**Stated goal:** Please output exactly the lines of the material from the first through the line containing "return np.concatenate([right, left])", and nothing more.

>> BEGIN Given information

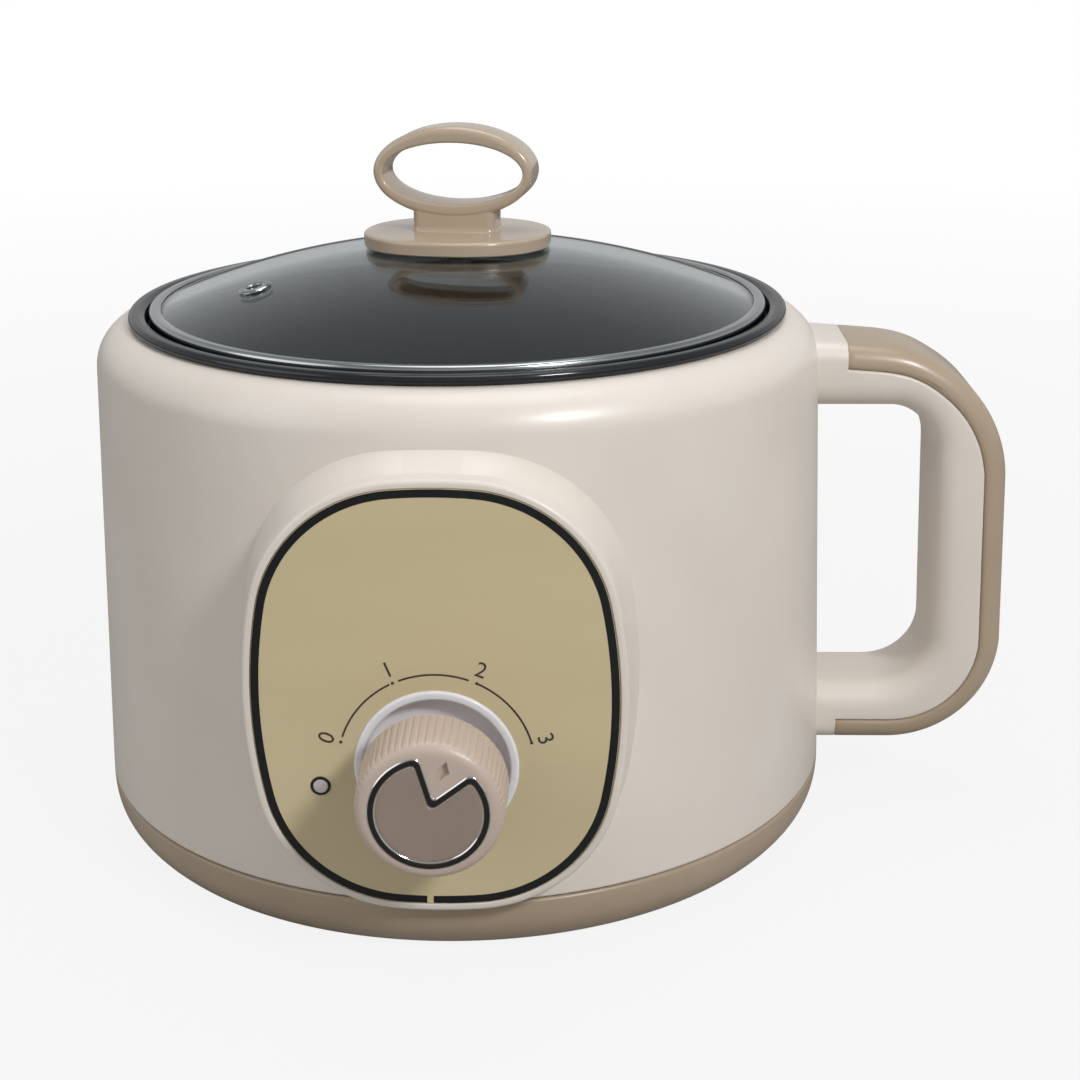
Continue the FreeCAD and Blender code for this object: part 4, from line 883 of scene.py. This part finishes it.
ringSizes = {"radius": 15.25, "width": 2.3, "face": 25.8, "proud": 0.5, "corner": 2.2, "apex": 4.1, "half": 34.2,
             "tip": 0.7, "sunk": 0.12, "foot": 0.3, "eye": -5.0}


def notchedLine(inset):
    # A circle with a V cut: its corners on the rim and at the apex rounded, moved inwards by inset
    s = ringSizes
    half = math.radians(s["half"])
    radius = s["radius"] - inset
    apex = s["apex"] - inset / math.sin(half)
    tip = s["tip"] + 0.45 * inset
    corner = s["corner"] - inset * 0.6
    # The wall of the V leaves the apex at the half angle; the corner circle touches the wall and the rim
    wall = np.array([math.sin(half), math.cos(half)])
    normal = np.array([wall[1], -wall[0]])
    inner = radius - corner
    offset = np.array([0.0, apex]) + normal * corner
    b = offset @ wall
    along = -b + math.sqrt(b * b - (offset @ offset - inner ** 2))
    centre = offset + wall * along
    onRim = centre / np.linalg.norm(centre)
    fromAngle = math.atan2(-normal[1], -normal[0])
    toAngle = math.atan2(onRim[1], onRim[0])
    sweep = fromAngle + ((toAngle - fromAngle + math.pi) % fullTurn - math.pi) * np.linspace(0, 1, 14)
    corners = centre + corner * unitCircle(sweep)
    tipCentre = np.array([0.0, apex + tip / math.sin(half)])
    tipSweep = np.linspace(-math.pi / 2, -math.pi / 2 + (math.pi / 2 - half), 7)
    tipArc = tipCentre + tip * unitCircle(tipSweep)
    first = tipArc[-1] + (corners[0] - tipArc[-1]) * np.linspace(0, 1, 10)[1:-1, None]
    rim = np.linspace(toAngle, -math.pi / 2, 90)[1:]
    arc = radius * unitCircle(rim)
    right = np.concatenate([tipArc, first, corners, arc])
    left = right[::-1][1:-1] * [-1, 1]
    return np.concatenate([right, left])


def brightRing():
    # A low half-round section carried round the notched outline
    s = ringSizes
    rings = []
    for share in np.linspace(0, 1, 13):
        line = notchedLine(0.05 + share * (s["width"] - 0.1))
        rise = (s["proud"] + s["sunk"]) * math.sin(math.pi * share) ** 0.7
        rings.append(lying(line, s["face"] - s["sunk"] + rise))
    low, last = (lying(rings[i], s["face"] - s["foot"]) for i in (0, -1))
    return toDial(dialTurned(joinedBack(np.stack([low, *rings, last]))))


def insertRings():
    # The notched disc shrunk towards a point below the middle, from where every edge point can be seen
    s = ringSizes
    line = notchedLine(s["width"] - 0.06)
    eye = np.array([0.0, s["eye"]])
    steps = ((1, -s["foot"]), (1, 0.02), (0.985, 0.12), (0.9, 0.13), (0.75, 0.11), (0.6, 0.09), (0.45, 0.075),
             (0.3, 0.065), (0.15, 0.06))
    rings = [lying(eye + (line - eye) * share, s["face"] + rise) for share, rise in steps]
    return toDial(dialTurned(capped(np.stack(rings))))


lampSizes = {"x": -29.8, "height": 54.0, "ring": 2.6, "lens": 1.9, "wall": 0.4, "proud": 0.4, "back": 5.5}


def lampRings():
    s = lampSizes
    outer = s["lens"] + s["wall"]
    ring = roundedLine([(s["lens"], -s["back"], 0), (s["lens"], s["proud"], 0.15), (s["ring"], s["proud"], 0.3),
                        (s["ring"], 0.02, 0), (outer, 0.02, 0), (outer, -s["back"], 0)], 5)
    return toDial(joinedBack(circleRings(ring, 48)), s["x"], s["height"])


def lensRings():
    s = lampSizes
    out = np.linspace(s["lens"] - 0.06, 0.2, 8)
    dome = np.stack([out, s["proud"] - 0.05 + 0.25 * (1 - (out / s["lens"]) ** 2)], -1)
    line = np.concatenate([[(s["lens"] - 0.06, -3.0)], dome])
    return toDial(capped(circleRings(line, 48)), s["x"], s["height"])


printSizes = {"arc": 25.0, "line": 0.5, "proud": 0.05, "spans": ((-71.6, -27.0), (-21.3, 20.0), (26.0, 74.0)),
              "dots": (-75.0, -25.0, 25.0, 75.0), "dot": 0.42,
              "numbers": (("0", -74.5), ("1", -24.0), ("2", 24.0), ("3", 74.5)), "numberArc": 28.2, "tall": 4.4,
              "lift": 0.3}


def arcLine(first, last):
    # A flat strip along an arc, angles clockwise from up: x = r sin a, y = r cos a
    s = printSizes
    angle = np.radians(np.linspace(first, last, 40))
    inner, outer = s["arc"] - s["line"] / 2, s["arc"] + s["line"] / 2
    rows = []
    for radius, level in ((inner, 0.0), (inner, s["proud"]), (outer, s["proud"]), (outer, 0.0)):
        rows.append(lying(np.stack([radius * np.sin(angle), radius * np.cos(angle) + s["lift"]], -1), level))
    return toDial(capped(np.stack(rows, 1)))


def dotRings(angle):
    s = printSizes
    a = math.radians(angle)
    ring = circleRings([(s["dot"], 0.0), (s["dot"], s["proud"])], 16)
    return toDial(capped(ring + [s["arc"] * math.sin(a), s["arc"] * math.cos(a) + s["lift"], 0]))


def numberMesh(text, angle):
    # A printed number: the font's outline made a mesh, turned with its place on the arc
    s = printSizes
    curve = bpy.data.curves.new("number" + text, "FONT")
    curve.body = text
    curve.size = s["tall"] * 1.35
    curve.align_x, curve.align_y = "CENTER", "CENTER"
    curve.extrude = s["proud"] / 2
    holder = bpy.data.objects.new("number" + text, curve)
    bpy.context.scene.collection.objects.link(holder)
    bpy.context.view_layer.update()
    mesh = bpy.data.meshes.new_from_object(holder.evaluated_get(bpy.context.evaluated_depsgraph_get()))
    bpy.data.objects.remove(holder)
    bpy.data.curves.remove(curve)
    points, corners = meshArrays(mesh)
    bpy.data.meshes.remove(mesh)
    points[:, :2] -= (points[:, :2].max(0) + points[:, :2].min(0)) / 2
    points[:, 2] += s["proud"] / 2
    a = math.radians(angle)
    c, t = math.cos(-a * 0.9), math.sin(-a * 0.9)
    reach = s["numberArc"] + s["tall"] * 0.15
    x = points[:, 0] * c - points[:, 1] * t + reach * math.sin(a)
    y = points[:, 0] * t + points[:, 1] * c + reach * math.cos(a) + s["lift"]
    return toDial(np.stack([x, y, points[:, 2]], -1)), corners


makePiece("panel", [panelRings()], "panelGold", "housing", ["control_panel"])
makePiece("panelBorder", [borderRings()], "borderInk", "housing")
makePiece("dialPrint", [arcLine(*span) for span in printSizes["spans"]] + [dotRings(a) for a in printSizes["dots"]],
          "printInk", "housing", extra=[numberMesh(*n) for n in printSizes["numbers"]])
makePiece("dialCup", [cupRings()], "whitePlastic", "housing", ["knob_cup"])
faceMesh = knobFace()
makePiece("dialKnob", [toDial(dialTurned(knobRings())), toDial(dialTurned(boreTop()))], "knobPlastic",
          "dial_knob", ["knob"], extra=[(toDial(dialTurned(faceMesh[0])), faceMesh[1])], sharp=32)
makePiece("dialRing", [brightRing()], "ringChromePaintedReflection", "dial_knob", ["knob_ring"])
makePiece("dialInsert", [insertRings()], "insertPlastic", "dial_knob", ["knob_insert"])
makePiece("lampRing", [lampRings()], "borderInk", "housing", ["lamp_ring"])
makePiece("lampLens", [lensRings()], "lensPlastic", "housing", ["lamp_lens"])
print("dial made")


# Inlet at the back: a flange with a socket

def inletRings():
    s = inletSizes
    mouth = s["plane"] + s["flange"]

    def ring(width, tall, radius, depth, grow=0.0):
        radius = np.asarray(radius) + grow / 2
        return standing(roundedBox(width + grow, tall + grow, radius, s["height"])[0], depth)

    flange = s["flangeWidth"], s["flangeTall"], s["flangeRound"]
    socket = s["socketWidth"], s["socketTall"], [s["socketCut"]] * 2 + [s["socketRound"]] * 2
    body = s["bodyWidth"], s["bodyTall"], s["bodyRound"]
    edge, lead = s["edge"], s["lead"]
    rings = [ring(*flange, s["plane"])]
    rings += [ring(*flange, mouth - edge + edge * math.sin(a), -2 * edge * (1 - math.cos(a))) for a in quarter(5)]
    rings += [ring(*socket, mouth, 2 * lead), ring(*socket, mouth - lead), ring(*socket, mouth - s["socketDepth"])]
    back = [ring(*body, s["plane"]), ring(*body, mouth - s["bodyDepth"])]
    return np.concatenate([capped(np.stack(back))[::-1][:-1], capped(np.stack(rings))[1:]])


makePiece("inletSocket", [inletRings()], "darkPlastic", "housing", ["power_inlet"])
print("inlet made")


# Finishes for the solids that stay as they are

kept = {
    "footRubber": ["rubber_feet"], "castPlate": ["heater_plate"], "terminalSteel": ["heater_terminals"],
    "thermostatBody": ["thermostat"], "strapSteel": ["thermostat_clip", "pot_strap"],
    "screwSteel": ["base_screws", "handle_screws", "clip_screws", "strap_screws", "pot_studs", "stud_nuts",
                   "lid_screw", "switch_nut", "inlet_screws"],
    "fuseSleeve": ["thermal_fuse", "terminal_block"], "gasketRubber": ["lid_gasket"], "bandSteel": ["lid_washer"],
    "darkPlastic": ["switch_shaft", "rotary_switch"], "bulbGlass": ["neon_bulb"], "pinBrass": ["inlet_pins"],
    "leadSheath": ["inlet_leads", "switch_leads", "heater_leads"],
}
for finishName, names in kept.items():
    for name in names:
        materials = nodes[name].data.materials
        for i in range(len(materials)):
            materials[i] = finishes[finishName]
        if not materials:
            materials.append(finishes[finishName])
print("solids dressed:", sum(len(names) for names in kept.values()))


# Studio: pale floor and backdrop, soft lamps and the camera

studio = {"floor": (168, 167, 165), "reach": 6.0, "world": 0.33, "seenInGloss": (0.36, 0.08),
          "glossFall": (0.15, 0.65), "seenWhite": 0.88, "whiteFrom": (0.2, 1.4), "aim": (0, 0, 0.08),
          "lamps": [((0.62, -0.80, 0.82), 0.22, 7.4), ((-0.95, -0.50, 0.50), 0.9, 2.2),
                    ((0.05, 0.12, 1.25), 0.8, 4.2)]}


def combined(tree, operation, first, second):
    return added(tree, "Math", {0: first, 1: second}, operation=operation).outputs[0]


def floorFinish():
    # Pale and matt; the camera sees it nearly white near the pot, with the soft shadow, and white far away
    finish, tree, shader = newFinish("studioFloor")
    fill(shader, {"Base Color": linear(studio["floor"]), "Roughness": 0.9})
    place = added(tree, "TexCoord").outputs["Object"]
    away = added(tree, "VectorMath", {0: place}, operation="LENGTH").outputs["Value"]
    seen = ranged(tree, away, studio["seenWhite"], 1.0, *studio["whiteFrom"])
    share = combined(tree, "MULTIPLY", seen, added(tree, "LightPath").outputs["Is Camera Ray"])
    white = added(tree, "Emission").outputs[0]
    mix = added(tree, "MixShader", {0: share, 1: shader.outputs[0], 2: white}).outputs[0]
    fill(tree.nodes["Material Output"], {"Surface": mix})
    return finish


def makeFloor():
    corners = np.array([(-1, -1, 0), (1, -1, 0), (1, 1, 0), (-1, 1, 0)]) * studio["reach"]
    mesh = bpy.data.meshes.new("floor")
    mesh.from_pydata(corners.tolist(), [], [(0, 1, 2, 3)])
    mesh.materials.append(floorFinish())
    plane = bpy.data.objects.new("floor", mesh)
    bpy.context.scene.collection.objects.link(plane)


def makeWorld():
    # White for the camera; in gloss and through glass a share of it that falls off upwards; and a plain light
    world = bpy.data.worlds.new("studioWorld")
    world.use_nodes = True
    bpy.context.scene.world = world
    tree = world.node_tree
    light = tree.nodes["Background"]
    fill(light, {"Color": (1, 1, 1, 1), "Strength": studio["world"]})
    seen = added(tree, "Background", {"Color": (1, 1, 1, 1)}).outputs[0]
    path = added(tree, "LightPath").outputs
    level = ranged(tree, along(tree, "Z", "Generated"), *studio["seenInGloss"], *studio["glossFall"])
    bent = combined(tree, "MAXIMUM", path["Is Glossy Ray"], path["Is Transmission Ray"])
    share = combined(tree, "MAXIMUM", path["Is Camera Ray"], combined(tree, "MULTIPLY", bent, level))
    mix = added(tree, "MixShader", {0: share, 1: light.outputs[0], 2: seen}).outputs[0]
    fill(tree.nodes["World Output"], {"Surface": mix})


def makeLamps():
    for i, (place, size, power) in enumerate(studio["lamps"]):
        lamp = bpy.data.lights.new("lamp" + str(i), "AREA")
        lamp.shape = "DISK"
        lamp.size = size
        lamp.energy = power
        holder = bpy.data.objects.new("lamp" + str(i), lamp)
        holder.location = place
        holder.rotation_euler = (Vector(studio["aim"]) - Vector(place)).to_track_quat("-Z", "Y").to_euler()
        bpy.context.scene.collection.objects.link(holder)


cameraView = {"azimuth": 4.0, "elevation": 19.49, "distance": 0.576, "target": (0.0, 0.0, 0.0745),
              "aim": (463.99, 557.14), "roll": -0.02064, "lens": 61.85, "frameSize": 1080}


def makeCamera():
    # Stands at the photograph's angle; the target falls on the aim pixel, and the roll leans the picture
    s = cameraView
    el, az = math.radians(s["elevation"]), math.radians(s["azimuth"])
    back = Vector((0, -math.cos(el), math.sin(el)))
    place = Vector(s["target"]) + Matrix.Rotation(az, 3, "Z") @ back * s["distance"]
    pixels = s["lens"] / 36 * s["frameSize"]
    yaw = math.atan((s["aim"][0] - s["frameSize"] / 2) / pixels)
    pitch = math.atan((s["aim"][1] - s["frameSize"] / 2) / pixels)
    ahead, right = -back, Vector((1, 0, 0))
    up = right.cross(ahead)
    turn = Matrix.Rotation(yaw, 3, up)
    ahead, right = turn @ ahead, turn @ right
    turn = Matrix.Rotation(pitch, 3, right)
    ahead, up = turn @ ahead, turn @ up
    c, t = math.cos(s["roll"]), math.sin(s["roll"])
    right, up = right * c + up * t, up * c - right * t
    axes = Matrix.Rotation(az, 3, "Z") @ Matrix((right, up, -ahead)).transposed()
    camera = bpy.data.cameras.new("camera")
    camera.lens = s["lens"]
    camera.sensor_width = 36
    camera.clip_start = 0.02
    holder = bpy.data.objects.new("camera", camera)
    holder.matrix_world = Matrix.Translation(place) @ axes.to_4x4()
    bpy.context.scene.collection.objects.link(holder)
    bpy.context.scene.camera = holder


makeFloor()
makeWorld()
makeLamps()
makeCamera()
bpy.context.scene.view_settings.view_transform = "Standard"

>> END Given information

**Expected output:**
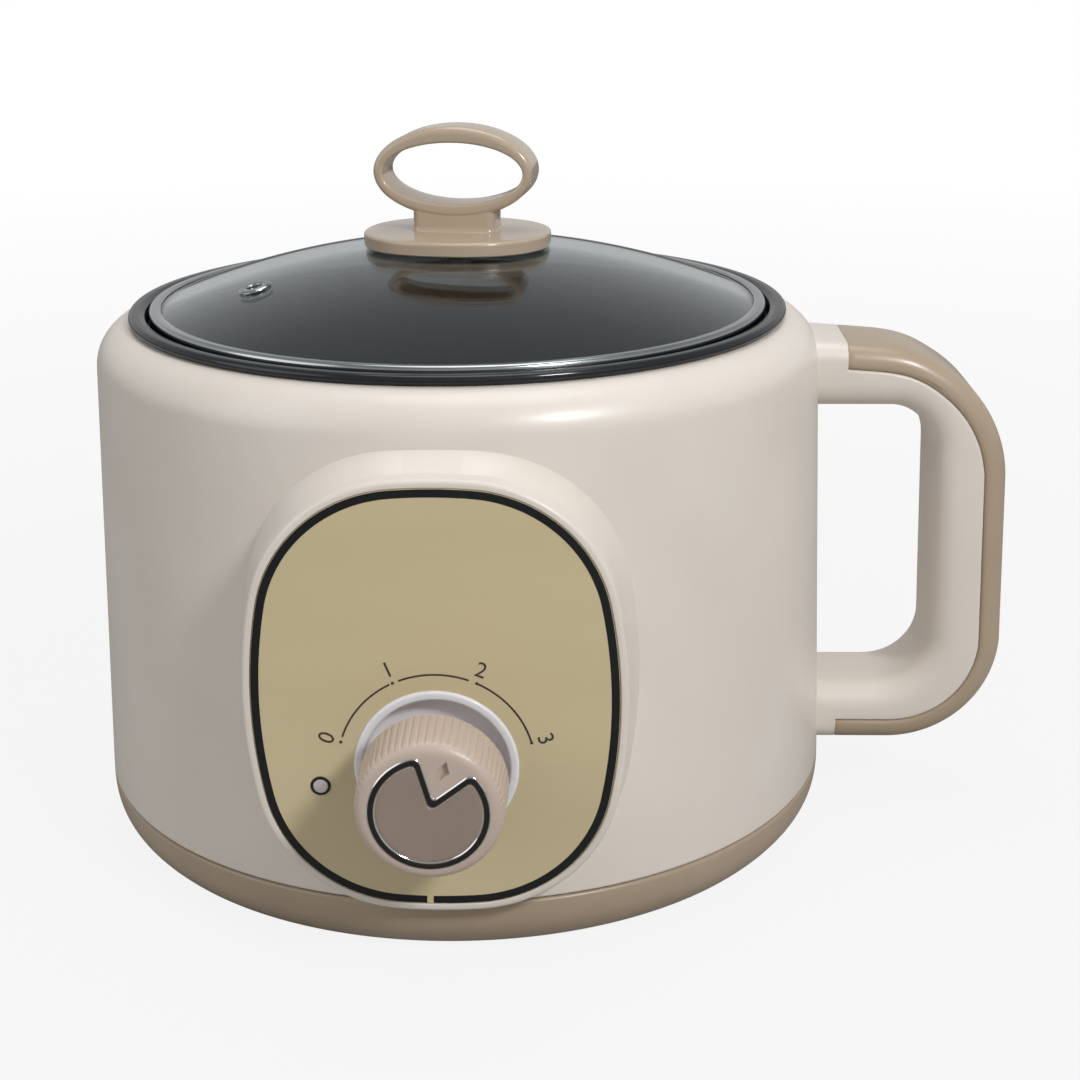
Continue the FreeCAD and Blender code for this object: part 4, from line 883 of scene.py. This part finishes it.
ringSizes = {"radius": 15.25, "width": 2.3, "face": 25.8, "proud": 0.5, "corner": 2.2, "apex": 4.1, "half": 34.2,
             "tip": 0.7, "sunk": 0.12, "foot": 0.3, "eye": -5.0}


def notchedLine(inset):
    # A circle with a V cut: its corners on the rim and at the apex rounded, moved inwards by inset
    s = ringSizes
    half = math.radians(s["half"])
    radius = s["radius"] - inset
    apex = s["apex"] - inset / math.sin(half)
    tip = s["tip"] + 0.45 * inset
    corner = s["corner"] - inset * 0.6
    # The wall of the V leaves the apex at the half angle; the corner circle touches the wall and the rim
    wall = np.array([math.sin(half), math.cos(half)])
    normal = np.array([wall[1], -wall[0]])
    inner = radius - corner
    offset = np.array([0.0, apex]) + normal * corner
    b = offset @ wall
    along = -b + math.sqrt(b * b - (offset @ offset - inner ** 2))
    centre = offset + wall * along
    onRim = centre / np.linalg.norm(centre)
    fromAngle = math.atan2(-normal[1], -normal[0])
    toAngle = math.atan2(onRim[1], onRim[0])
    sweep = fromAngle + ((toAngle - fromAngle + math.pi) % fullTurn - math.pi) * np.linspace(0, 1, 14)
    corners = centre + corner * unitCircle(sweep)
    tipCentre = np.array([0.0, apex + tip / math.sin(half)])
    tipSweep = np.linspace(-math.pi / 2, -math.pi / 2 + (math.pi / 2 - half), 7)
    tipArc = tipCentre + tip * unitCircle(tipSweep)
    first = tipArc[-1] + (corners[0] - tipArc[-1]) * np.linspace(0, 1, 10)[1:-1, None]
    rim = np.linspace(toAngle, -math.pi / 2, 90)[1:]
    arc = radius * unitCircle(rim)
    right = np.concatenate([tipArc, first, corners, arc])
    left = right[::-1][1:-1] * [-1, 1]
    return np.concatenate([right, left])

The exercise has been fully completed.